* [WHAT YOU NEED TO DO] Count how many lines hold the string "behind". Give that number alone.

* [DATASET SECTION]
○ ○ ○ ○

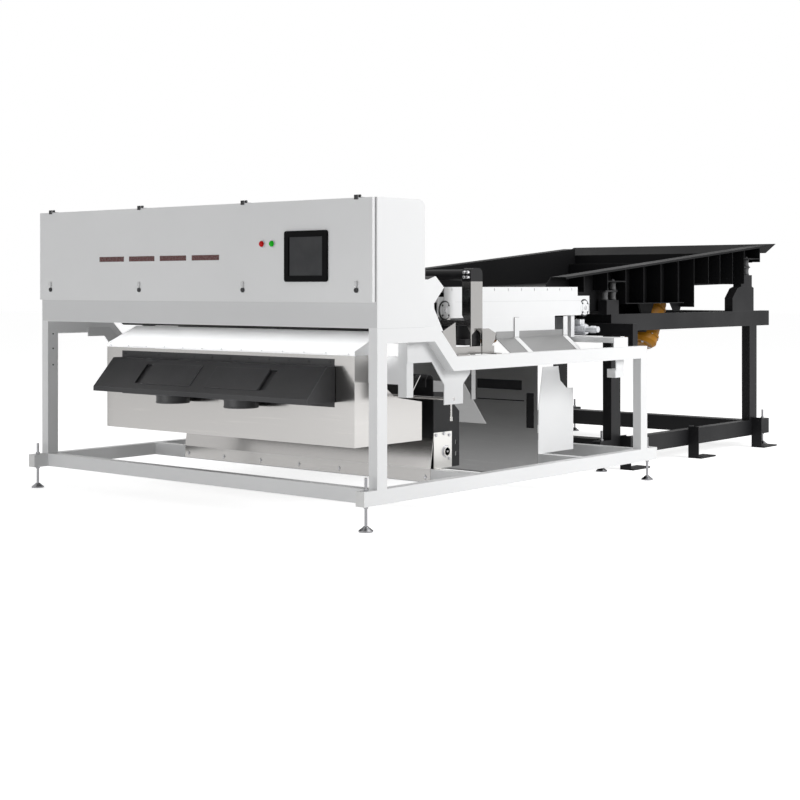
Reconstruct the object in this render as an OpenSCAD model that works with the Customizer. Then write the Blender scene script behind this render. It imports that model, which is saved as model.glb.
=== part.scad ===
// Belt-type optical colour sorter with its vibrating feeder.
// X runs across the machine, product travels along -Y, Z is up from the floor.
// Places are measured from the front face of the main frame.

/* [Main frame] */
// Overall width across the side frames
frame_w = 2860; // [2500:10:3200]
// Length of a side frame, front face to rear face
frame_l = 2740; // [2700:5:2900]
// Width of the frame tubes across the machine
tube_w = 60; // [50:1:70]
// Height of the frame tubes
tube_h = 80; // [70:1:90]
// Wall of the frame tubes
tube_wall = 4; // [3:0.5:6]
// Height of the floor rails' underside
rail_z = 135; // [120:1:150]
// Height of the side frames' front part
front_top = 1067; // [1050:1:1080]
// Height of the side frames' low rear part
rear_top = 896; // [880:1:910]
// Where the side frames start to step down
step_y = 519; // [505:1:530]
// Reach of the floor rails in front of the front posts
stub_front = 105; // [95:1:130]
// Reach of the floor rails behind the rear posts
stub_rear = 127; // [95:1:135]
// Depth of the cross rails
cross_d = 60; // [50:1:70]
// Front face of the middle cross rail
mid_rail_y = 905; // [895:1:915]

/* [Levelling feet] */
// Radius of a foot's bell
foot_r = 40; // [34:1:50]
// Height of a foot's bell
foot_h = 30; // [24:1:40]
// Radius of a foot's threaded stud
stud_r = 8; // [6:0.5:10]
// Reach of a stud above its rail
stud_reach = 70; // [50:1:100]
// Distance of the front feet before the front posts
foot_inset = 57; // [52:1:60]
// Distance of the rear feet behind the rear posts
foot_rear = 50; // [48:1:60]

/* [Cabinet] */
// Depth of the cabinet
cab_d = 399; // [380:1:420]
// Height of the cabinet's top
cab_top = 1763; // [1740:1:1800]
// Radius of the cabinet's top rear edge
cab_r = 40; // [20:1:60]
// Sheet thickness of the cabinet
sheet = 3; // [2:0.5:4]
// Height of the fascia's top, where the door opening starts
sill_top = 1204; // [1190:1:1215]
// Width of the flange round the door opening
flange_w = 30; // [24:1:36]
// Thickness of the door seal
seal_t = 3; // [2:0.5:5]
// Depth of the door tray
door_d = 23; // [18:1:30]
// Margin between the door and the cabinet's edge at each side
door_side = 12; // [8:1:16]
// Distance of the outer hinges and locks from the cabinet's side
lock_inset = 124; // [110:1:140]
// Height of the quarter-turn locks
lock_z = 1270; // [1262:1:1280]
// Radius of a lock's head
lock_r = 14; // [12:0.5:17]

/* [Controls] */
// Width of the operator screen's bezel
screen_w = 323; // [300:1:340]
// Height of the operator screen's bezel
screen_h = 280; // [260:1:290]
// Middle of the screen, across
screen_x = 941; // [925:1:960]
// Middle of the screen, height
screen_z = 1455; // [1445:1:1465]
// Width of the visible glass
glass_w = 246; // [230:1:256]
// Height of the visible glass
glass_h = 212; // [200:1:222]
// Width of one display window
display_w = 230; // [210:1:245]
// Height of one display window
display_h = 30; // [24:1:36]
// Distance between display windows
display_pitch = 280; // [270:1:288]
// Left edge of the first display window
display_x = -819; // [-840:1:-800]
// Middle height of the displays
display_z = 1457; // [1440:1:1470]
// Height of the push buttons
button_z = 1528; // [1515:1:1540]
// Middle of the stop button, across
button_x = 602; // [592:1:612]
// Distance between the two push buttons
button_pitch = 79; // [70:1:90]
// Radius of a push button's cap
button_r = 17; // [15:0.5:19]
// Travel of a push button
button_travel = 3; // [2:0.5:4]

/* [Separation box and hood] */
// Half width of the separation box and the chute parts
box_x = 1063; // [1040:1:1075]
// Front face of the separation box
box_y = 233; // [225:1:245]
// Rear face of the separation box
box_back = 822; // [810:1:830]
// Underside of the separation box
box_z = 394; // [380:1:404]
// Height of the box's front wall
box_top = 904; // [896:1:912]
// Half width of the dust hood
hood_x = 918; // [900:1:930]
// Reach of the hood in front of the box
hood_d = 229; // [215:1:232]
// Underside of the hood's front lip
hood_z = 640; // [632:1:648]
// Height of the hood's front lip
hood_lip = 28; // [24:1:34]
// Radius of the hood's suction spigots
spigot_r = 100; // [80:1:100]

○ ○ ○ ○

* [SOLUTION TO THIS PROBLEM] 3